YOUR TASK: Would you return the complete listing below word for word?

─── GIVEN RECORDS

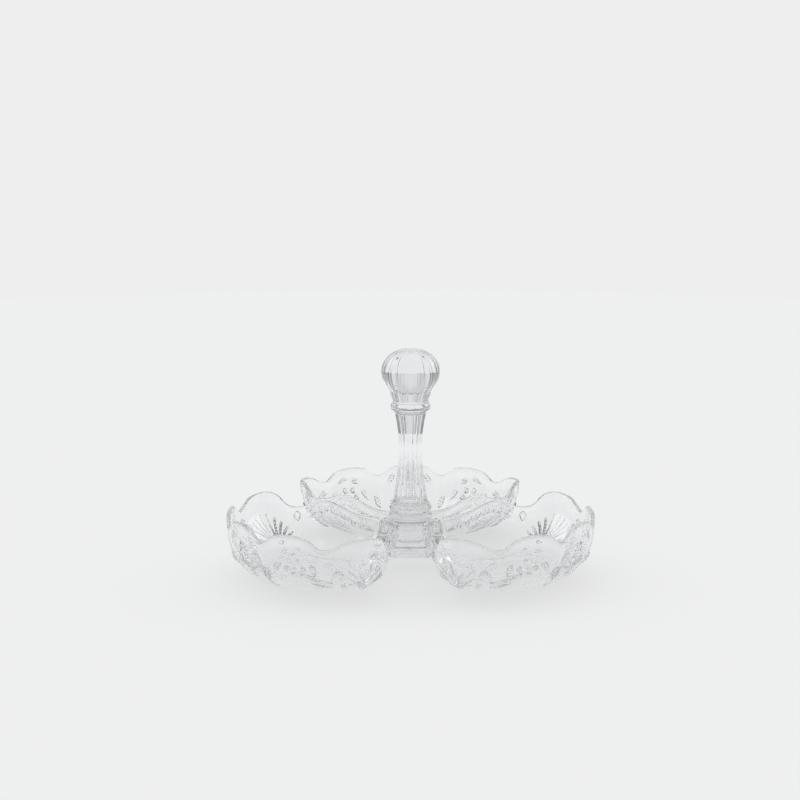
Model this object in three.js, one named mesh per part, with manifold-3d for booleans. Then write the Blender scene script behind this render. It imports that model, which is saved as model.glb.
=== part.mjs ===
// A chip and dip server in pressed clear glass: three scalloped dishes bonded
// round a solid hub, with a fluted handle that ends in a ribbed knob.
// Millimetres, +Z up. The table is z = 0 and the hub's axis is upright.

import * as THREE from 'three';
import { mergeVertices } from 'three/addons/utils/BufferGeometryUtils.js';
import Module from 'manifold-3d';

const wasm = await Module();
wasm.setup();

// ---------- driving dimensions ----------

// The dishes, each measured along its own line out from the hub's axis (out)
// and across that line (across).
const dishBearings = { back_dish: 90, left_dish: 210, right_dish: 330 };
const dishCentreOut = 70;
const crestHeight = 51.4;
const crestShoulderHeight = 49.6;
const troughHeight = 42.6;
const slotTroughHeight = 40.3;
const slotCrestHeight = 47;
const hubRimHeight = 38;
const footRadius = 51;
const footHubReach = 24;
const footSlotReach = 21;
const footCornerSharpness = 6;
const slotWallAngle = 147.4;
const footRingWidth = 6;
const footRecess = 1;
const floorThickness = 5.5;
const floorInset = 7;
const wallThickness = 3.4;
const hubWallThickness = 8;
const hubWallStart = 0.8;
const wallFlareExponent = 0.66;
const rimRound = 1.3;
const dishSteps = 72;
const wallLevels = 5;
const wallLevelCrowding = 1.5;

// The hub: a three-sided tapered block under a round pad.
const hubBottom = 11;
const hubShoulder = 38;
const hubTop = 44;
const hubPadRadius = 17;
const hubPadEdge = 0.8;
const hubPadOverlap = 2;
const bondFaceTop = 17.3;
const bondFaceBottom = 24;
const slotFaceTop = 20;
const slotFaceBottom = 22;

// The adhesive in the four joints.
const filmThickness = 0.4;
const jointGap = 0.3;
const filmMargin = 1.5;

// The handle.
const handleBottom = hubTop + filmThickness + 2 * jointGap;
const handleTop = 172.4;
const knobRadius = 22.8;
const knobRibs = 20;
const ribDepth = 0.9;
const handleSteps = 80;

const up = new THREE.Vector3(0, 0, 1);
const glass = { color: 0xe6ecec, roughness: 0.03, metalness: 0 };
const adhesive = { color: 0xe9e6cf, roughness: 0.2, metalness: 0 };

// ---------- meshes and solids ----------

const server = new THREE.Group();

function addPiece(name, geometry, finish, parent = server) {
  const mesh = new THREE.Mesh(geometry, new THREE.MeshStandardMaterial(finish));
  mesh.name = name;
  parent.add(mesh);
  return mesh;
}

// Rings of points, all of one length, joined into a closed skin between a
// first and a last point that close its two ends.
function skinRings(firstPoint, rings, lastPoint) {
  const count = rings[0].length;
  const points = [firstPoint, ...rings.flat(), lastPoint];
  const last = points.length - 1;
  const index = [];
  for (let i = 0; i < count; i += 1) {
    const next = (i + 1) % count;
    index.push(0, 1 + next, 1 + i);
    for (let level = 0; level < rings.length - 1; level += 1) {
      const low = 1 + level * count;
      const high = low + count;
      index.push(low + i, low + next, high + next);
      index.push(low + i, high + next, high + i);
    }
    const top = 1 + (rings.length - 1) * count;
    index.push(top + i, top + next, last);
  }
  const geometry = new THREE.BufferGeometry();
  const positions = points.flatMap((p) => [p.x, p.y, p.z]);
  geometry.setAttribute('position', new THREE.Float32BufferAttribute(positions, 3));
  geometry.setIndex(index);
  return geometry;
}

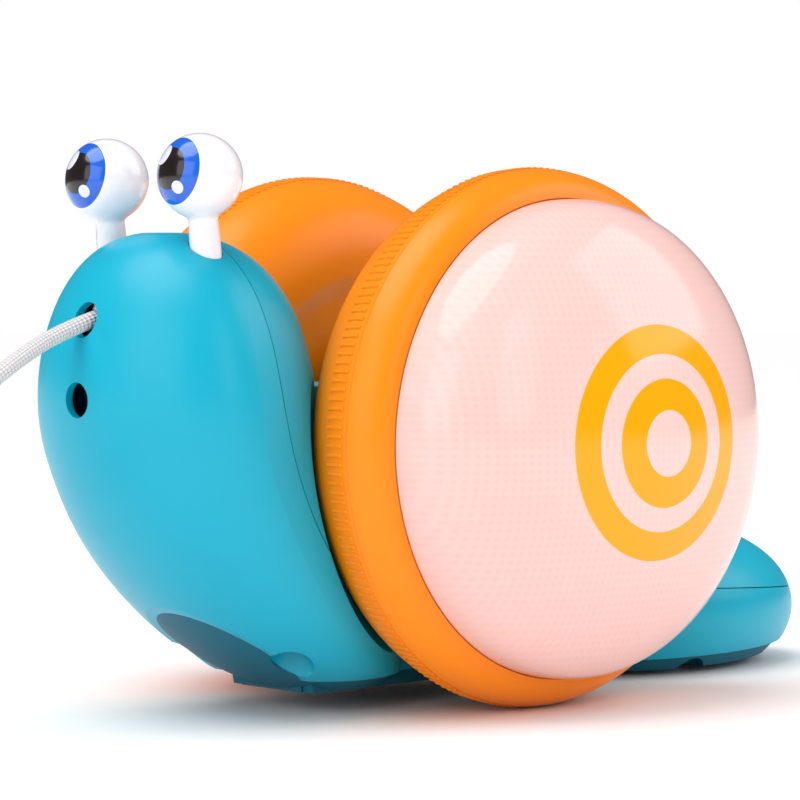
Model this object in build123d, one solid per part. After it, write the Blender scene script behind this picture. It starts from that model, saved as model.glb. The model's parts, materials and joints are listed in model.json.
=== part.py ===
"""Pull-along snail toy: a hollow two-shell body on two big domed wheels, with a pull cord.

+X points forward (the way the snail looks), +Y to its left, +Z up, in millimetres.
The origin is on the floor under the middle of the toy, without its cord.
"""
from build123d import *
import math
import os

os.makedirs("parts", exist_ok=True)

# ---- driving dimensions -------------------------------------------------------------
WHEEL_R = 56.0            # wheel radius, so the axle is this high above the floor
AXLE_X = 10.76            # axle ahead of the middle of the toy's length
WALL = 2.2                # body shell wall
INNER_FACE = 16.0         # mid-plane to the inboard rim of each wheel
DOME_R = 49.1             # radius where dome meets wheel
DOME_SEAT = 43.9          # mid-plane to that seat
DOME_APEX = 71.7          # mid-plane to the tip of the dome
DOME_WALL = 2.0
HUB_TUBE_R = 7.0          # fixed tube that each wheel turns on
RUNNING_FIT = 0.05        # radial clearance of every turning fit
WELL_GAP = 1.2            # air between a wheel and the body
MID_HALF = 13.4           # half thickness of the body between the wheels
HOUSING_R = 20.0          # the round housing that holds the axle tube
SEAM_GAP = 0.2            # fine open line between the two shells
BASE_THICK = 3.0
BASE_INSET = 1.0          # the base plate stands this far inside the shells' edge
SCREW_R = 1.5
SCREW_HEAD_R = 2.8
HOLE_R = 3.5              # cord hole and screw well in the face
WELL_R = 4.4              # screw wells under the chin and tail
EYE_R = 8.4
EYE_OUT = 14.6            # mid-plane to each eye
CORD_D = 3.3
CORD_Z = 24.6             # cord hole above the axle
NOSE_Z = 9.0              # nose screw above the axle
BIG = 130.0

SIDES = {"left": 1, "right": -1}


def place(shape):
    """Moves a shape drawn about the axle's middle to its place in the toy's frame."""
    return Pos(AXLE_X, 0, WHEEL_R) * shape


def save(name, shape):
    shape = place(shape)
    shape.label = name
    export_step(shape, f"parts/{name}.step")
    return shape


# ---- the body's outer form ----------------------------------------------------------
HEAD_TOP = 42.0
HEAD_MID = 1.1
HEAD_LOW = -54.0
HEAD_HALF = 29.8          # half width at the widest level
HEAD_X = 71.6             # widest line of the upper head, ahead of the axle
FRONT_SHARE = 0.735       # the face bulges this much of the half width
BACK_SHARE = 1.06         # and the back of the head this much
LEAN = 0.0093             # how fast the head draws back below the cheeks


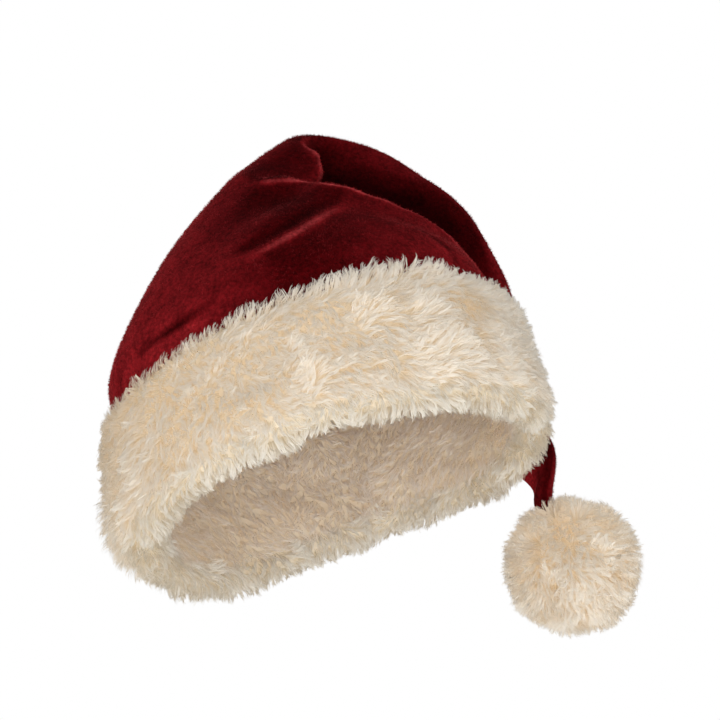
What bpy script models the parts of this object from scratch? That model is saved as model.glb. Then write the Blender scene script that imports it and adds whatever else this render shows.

──────

COMPLETE RESPONSE:
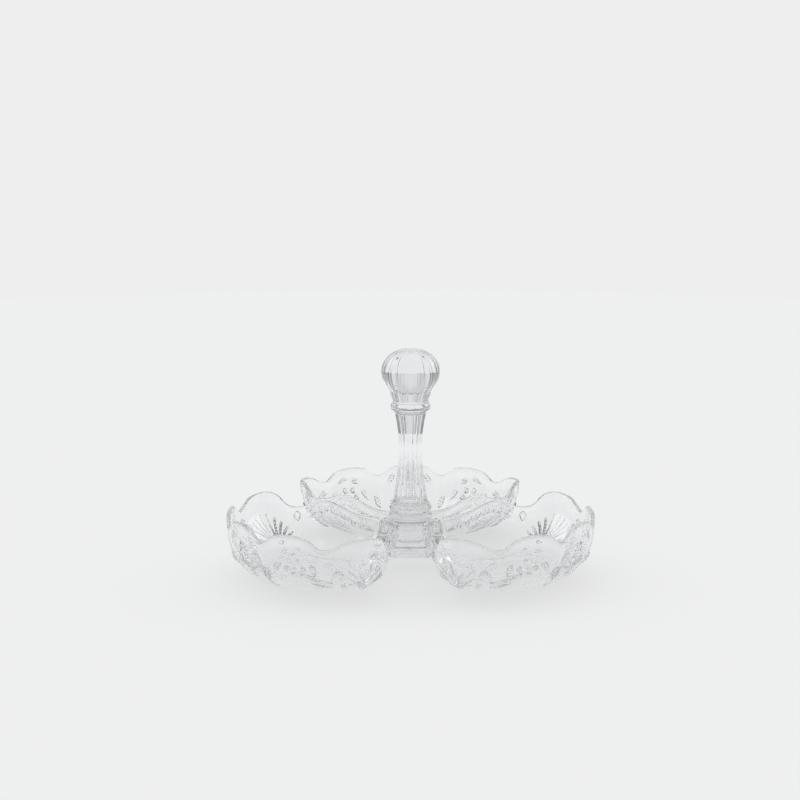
Model this object in three.js, one named mesh per part, with manifold-3d for booleans. Then write the Blender scene script behind this render. It imports that model, which is saved as model.glb.
=== part.mjs ===
// A chip and dip server in pressed clear glass: three scalloped dishes bonded
// round a solid hub, with a fluted handle that ends in a ribbed knob.
// Millimetres, +Z up. The table is z = 0 and the hub's axis is upright.

import * as THREE from 'three';
import { mergeVertices } from 'three/addons/utils/BufferGeometryUtils.js';
import Module from 'manifold-3d';

const wasm = await Module();
wasm.setup();

// ---------- driving dimensions ----------

// The dishes, each measured along its own line out from the hub's axis (out)
// and across that line (across).
const dishBearings = { back_dish: 90, left_dish: 210, right_dish: 330 };
const dishCentreOut = 70;
const crestHeight = 51.4;
const crestShoulderHeight = 49.6;
const troughHeight = 42.6;
const slotTroughHeight = 40.3;
const slotCrestHeight = 47;
const hubRimHeight = 38;
const footRadius = 51;
const footHubReach = 24;
const footSlotReach = 21;
const footCornerSharpness = 6;
const slotWallAngle = 147.4;
const footRingWidth = 6;
const footRecess = 1;
const floorThickness = 5.5;
const floorInset = 7;
const wallThickness = 3.4;
const hubWallThickness = 8;
const hubWallStart = 0.8;
const wallFlareExponent = 0.66;
const rimRound = 1.3;
const dishSteps = 72;
const wallLevels = 5;
const wallLevelCrowding = 1.5;

// The hub: a three-sided tapered block under a round pad.
const hubBottom = 11;
const hubShoulder = 38;
const hubTop = 44;
const hubPadRadius = 17;
const hubPadEdge = 0.8;
const hubPadOverlap = 2;
const bondFaceTop = 17.3;
const bondFaceBottom = 24;
const slotFaceTop = 20;
const slotFaceBottom = 22;

// The adhesive in the four joints.
const filmThickness = 0.4;
const jointGap = 0.3;
const filmMargin = 1.5;

// The handle.
const handleBottom = hubTop + filmThickness + 2 * jointGap;
const handleTop = 172.4;
const knobRadius = 22.8;
const knobRibs = 20;
const ribDepth = 0.9;
const handleSteps = 80;

const up = new THREE.Vector3(0, 0, 1);
const glass = { color: 0xe6ecec, roughness: 0.03, metalness: 0 };
const adhesive = { color: 0xe9e6cf, roughness: 0.2, metalness: 0 };

// ---------- meshes and solids ----------

const server = new THREE.Group();

function addPiece(name, geometry, finish, parent = server) {
  const mesh = new THREE.Mesh(geometry, new THREE.MeshStandardMaterial(finish));
  mesh.name = name;
  parent.add(mesh);
  return mesh;
}

// Rings of points, all of one length, joined into a closed skin between a
// first and a last point that close its two ends.
function skinRings(firstPoint, rings, lastPoint) {
  const count = rings[0].length;
  const points = [firstPoint, ...rings.flat(), lastPoint];
  const last = points.length - 1;
  const index = [];
  for (let i = 0; i < count; i += 1) {
    const next = (i + 1) % count;
    index.push(0, 1 + next, 1 + i);
    for (let level = 0; level < rings.length - 1; level += 1) {
      const low = 1 + level * count;
      const high = low + count;
      index.push(low + i, low + next, high + next);
      index.push(low + i, high + next, high + i);
    }
    const top = 1 + (rings.length - 1) * count;
    index.push(top + i, top + next, last);
  }
  const geometry = new THREE.BufferGeometry();
  const positions = points.flatMap((p) => [p.x, p.y, p.z]);
  geometry.setAttribute('position', new THREE.Float32BufferAttribute(positions, 3));
  geometry.setIndex(index);
  return geometry;
}

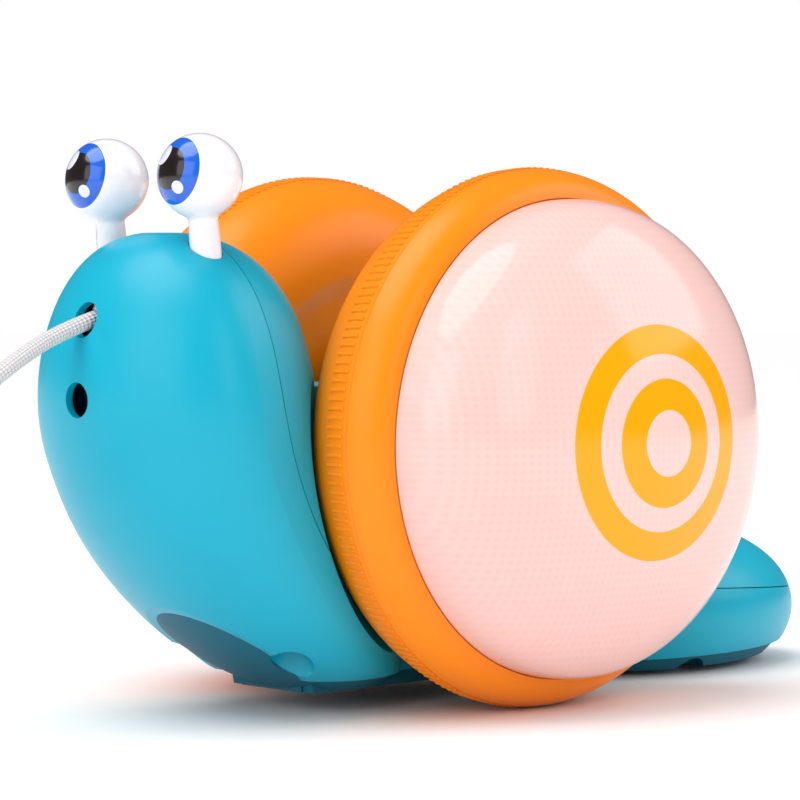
Model this object in build123d, one solid per part. After it, write the Blender scene script behind this picture. It starts from that model, saved as model.glb. The model's parts, materials and joints are listed in model.json.
=== part.py ===
"""Pull-along snail toy: a hollow two-shell body on two big domed wheels, with a pull cord.

+X points forward (the way the snail looks), +Y to its left, +Z up, in millimetres.
The origin is on the floor under the middle of the toy, without its cord.
"""
from build123d import *
import math
import os

os.makedirs("parts", exist_ok=True)

# ---- driving dimensions -------------------------------------------------------------
WHEEL_R = 56.0            # wheel radius, so the axle is this high above the floor
AXLE_X = 10.76            # axle ahead of the middle of the toy's length
WALL = 2.2                # body shell wall
INNER_FACE = 16.0         # mid-plane to the inboard rim of each wheel
DOME_R = 49.1             # radius where dome meets wheel
DOME_SEAT = 43.9          # mid-plane to that seat
DOME_APEX = 71.7          # mid-plane to the tip of the dome
DOME_WALL = 2.0
HUB_TUBE_R = 7.0          # fixed tube that each wheel turns on
RUNNING_FIT = 0.05        # radial clearance of every turning fit
WELL_GAP = 1.2            # air between a wheel and the body
MID_HALF = 13.4           # half thickness of the body between the wheels
HOUSING_R = 20.0          # the round housing that holds the axle tube
SEAM_GAP = 0.2            # fine open line between the two shells
BASE_THICK = 3.0
BASE_INSET = 1.0          # the base plate stands this far inside the shells' edge
SCREW_R = 1.5
SCREW_HEAD_R = 2.8
HOLE_R = 3.5              # cord hole and screw well in the face
WELL_R = 4.4              # screw wells under the chin and tail
EYE_R = 8.4
EYE_OUT = 14.6            # mid-plane to each eye
CORD_D = 3.3
CORD_Z = 24.6             # cord hole above the axle
NOSE_Z = 9.0              # nose screw above the axle
BIG = 130.0

SIDES = {"left": 1, "right": -1}


def place(shape):
    """Moves a shape drawn about the axle's middle to its place in the toy's frame."""
    return Pos(AXLE_X, 0, WHEEL_R) * shape


def save(name, shape):
    shape = place(shape)
    shape.label = name
    export_step(shape, f"parts/{name}.step")
    return shape


# ---- the body's outer form ----------------------------------------------------------
HEAD_TOP = 42.0
HEAD_MID = 1.1
HEAD_LOW = -54.0
HEAD_HALF = 29.8          # half width at the widest level
HEAD_X = 71.6             # widest line of the upper head, ahead of the axle
FRONT_SHARE = 0.735       # the face bulges this much of the half width
BACK_SHARE = 1.06         # and the back of the head this much
LEAN = 0.0093             # how fast the head draws back below the cheeks


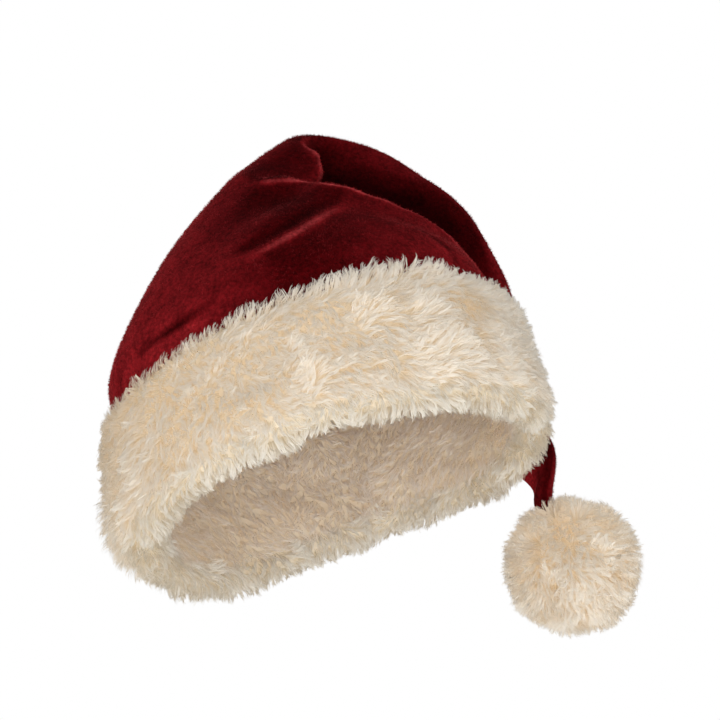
What bpy script models the parts of this object from scratch? That model is saved as model.glb. Then write the Blender scene script that imports it and adds whatever else this render shows.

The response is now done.